**Material provided**:
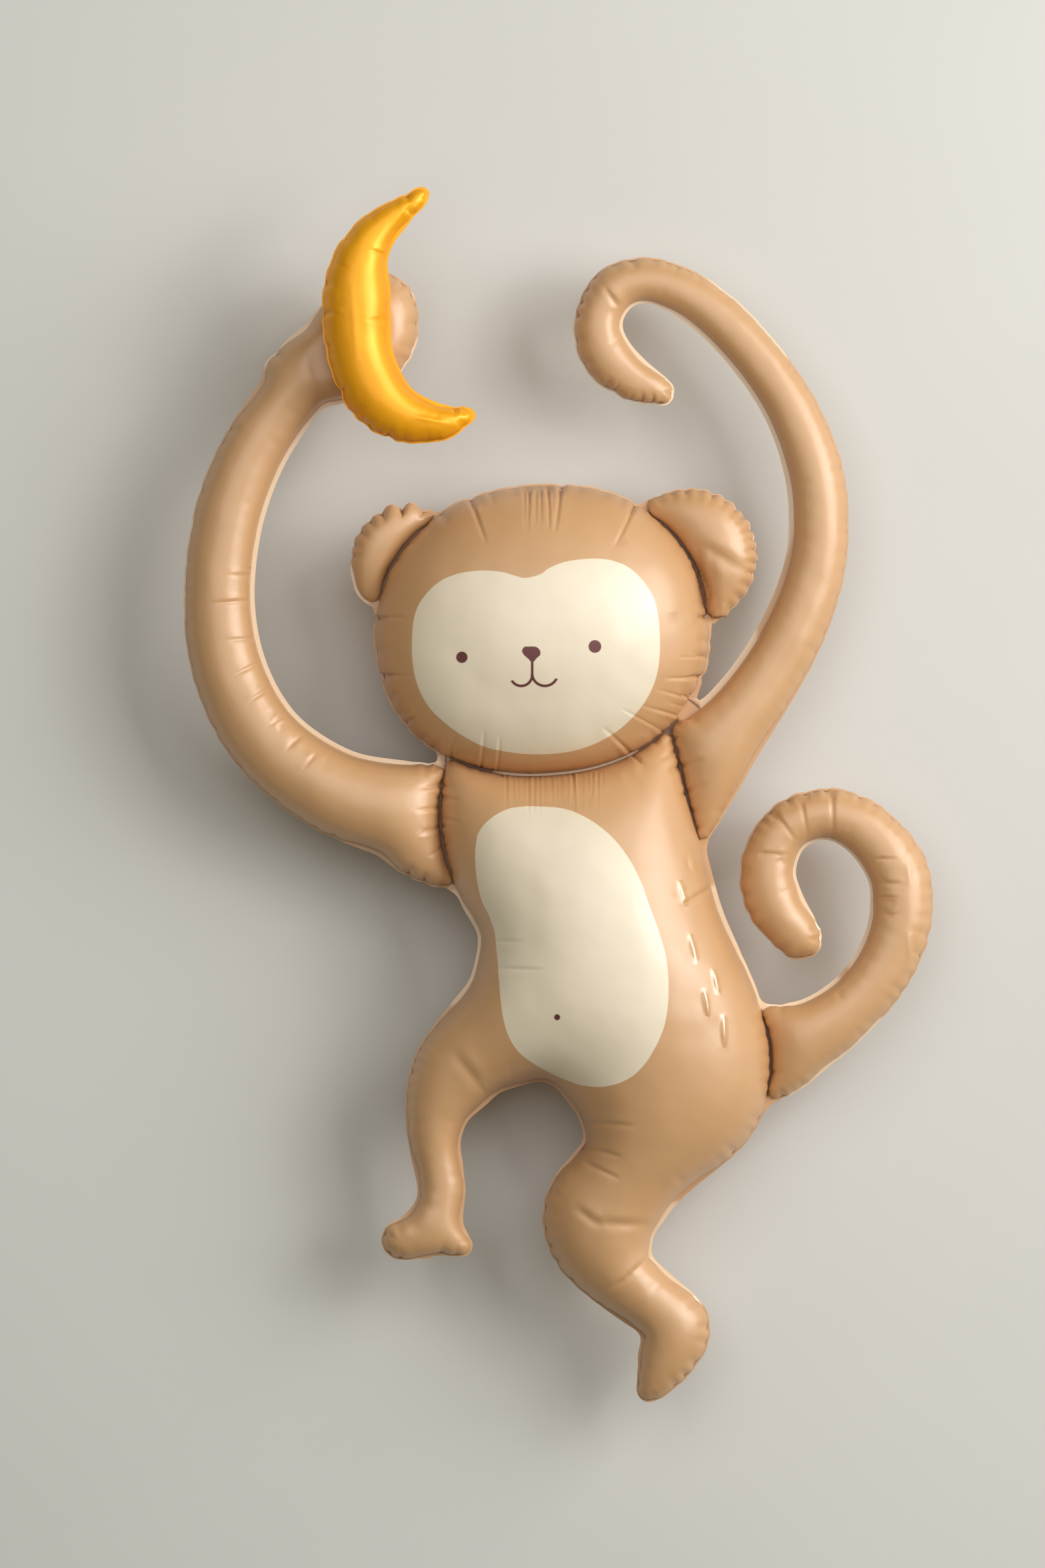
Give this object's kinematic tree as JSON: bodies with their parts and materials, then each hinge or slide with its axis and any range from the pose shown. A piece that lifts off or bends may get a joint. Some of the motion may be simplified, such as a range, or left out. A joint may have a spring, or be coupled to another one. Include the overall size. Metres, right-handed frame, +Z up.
{
  "type": "monkey foil balloon",
  "caption": "Figure-shaped foil balloon of a monkey lying on its back, arms raised, one hand hooked, tail curled, with a small banana foil balloon on its palm.",
  "frame": {"origin": "middle of the bounding box in X and Y, on the surface that the balloon lies on", "axes": "+Z up, out of the printed front; +Y from the feet to the head; +X from the raised arm to the tail"},
  "size_m": [0.5964, 0.9644, 0.1444],
  "materials": {
    "tan_foil": "satin pearl metallised film, printed",
    "yellow_foil": "glossy metallised film"
  },
  "bodies": {
    "root": {"monkey_balloon": "tan_foil", "banana_balloon": "yellow_foil"}
  },
  "joints": []
}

**Instructions to follow**: Reproduce each line of the material above precisely.

**Task output**:
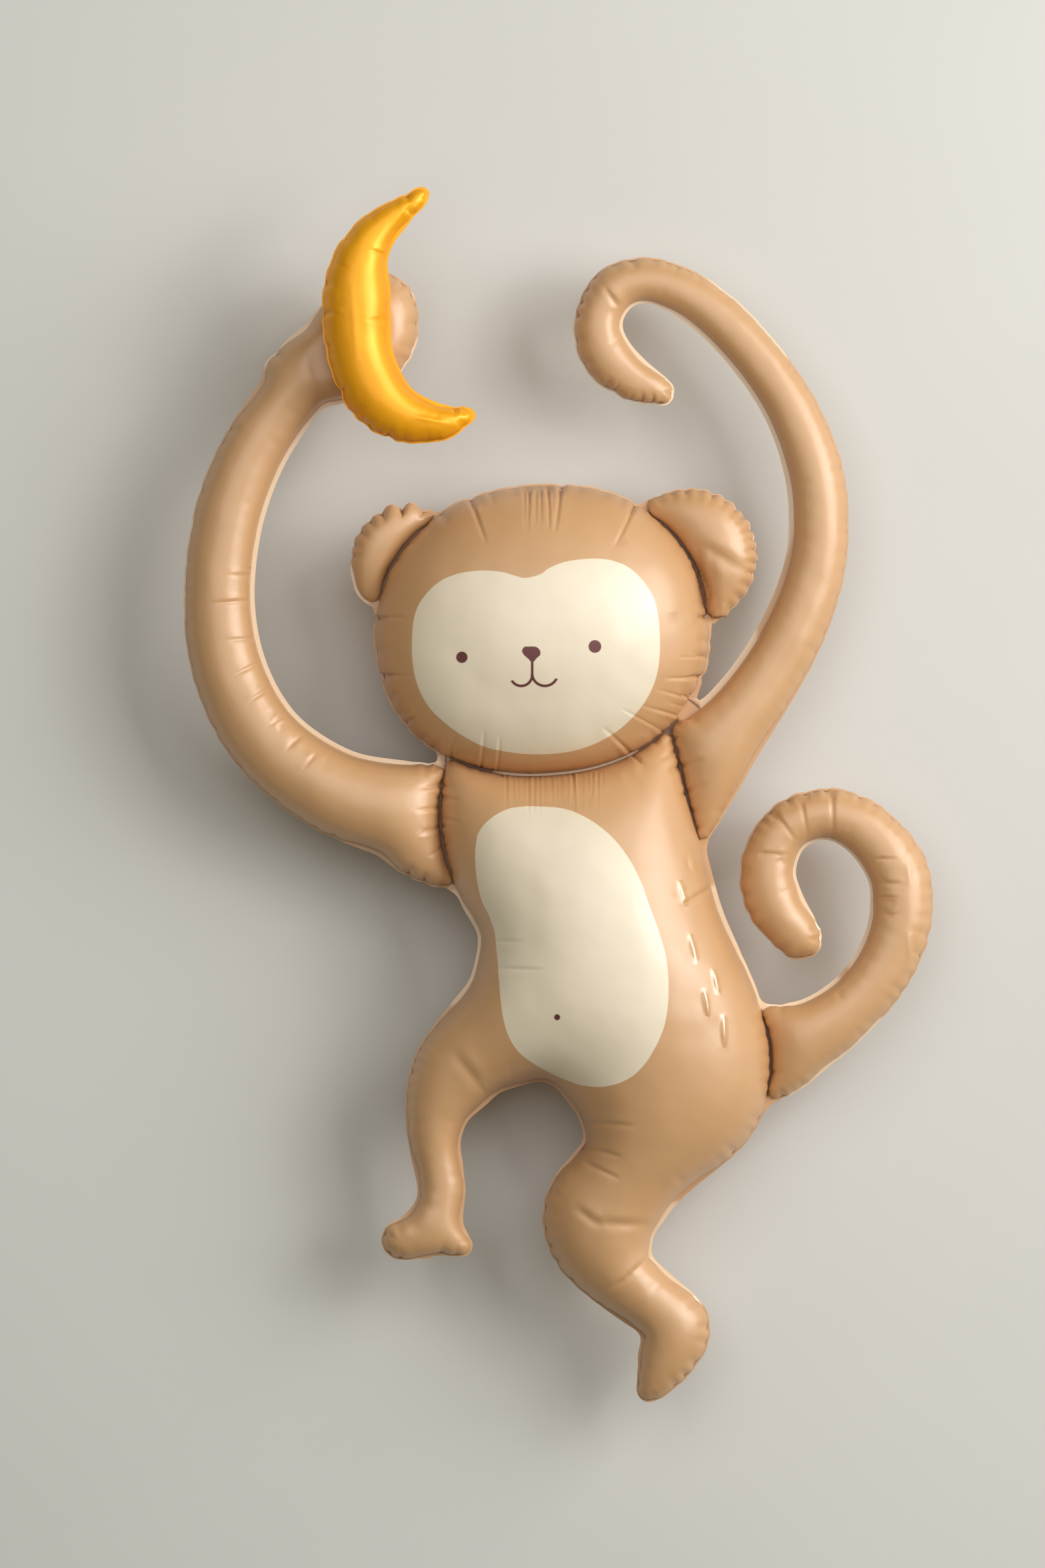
Give this object's kinematic tree as JSON: bodies with their parts and materials, then each hinge or slide with its axis and any range from the pose shown. A piece that lifts off or bends may get a joint. Some of the motion may be simplified, such as a range, or left out. A joint may have a spring, or be coupled to another one. Include the overall size. Metres, right-handed frame, +Z up.
{
  "type": "monkey foil balloon",
  "caption": "Figure-shaped foil balloon of a monkey lying on its back, arms raised, one hand hooked, tail curled, with a small banana foil balloon on its palm.",
  "frame": {"origin": "middle of the bounding box in X and Y, on the surface that the balloon lies on", "axes": "+Z up, out of the printed front; +Y from the feet to the head; +X from the raised arm to the tail"},
  "size_m": [0.5964, 0.9644, 0.1444],
  "materials": {
    "tan_foil": "satin pearl metallised film, printed",
    "yellow_foil": "glossy metallised film"
  },
  "bodies": {
    "root": {"monkey_balloon": "tan_foil", "banana_balloon": "yellow_foil"}
  },
  "joints": []
}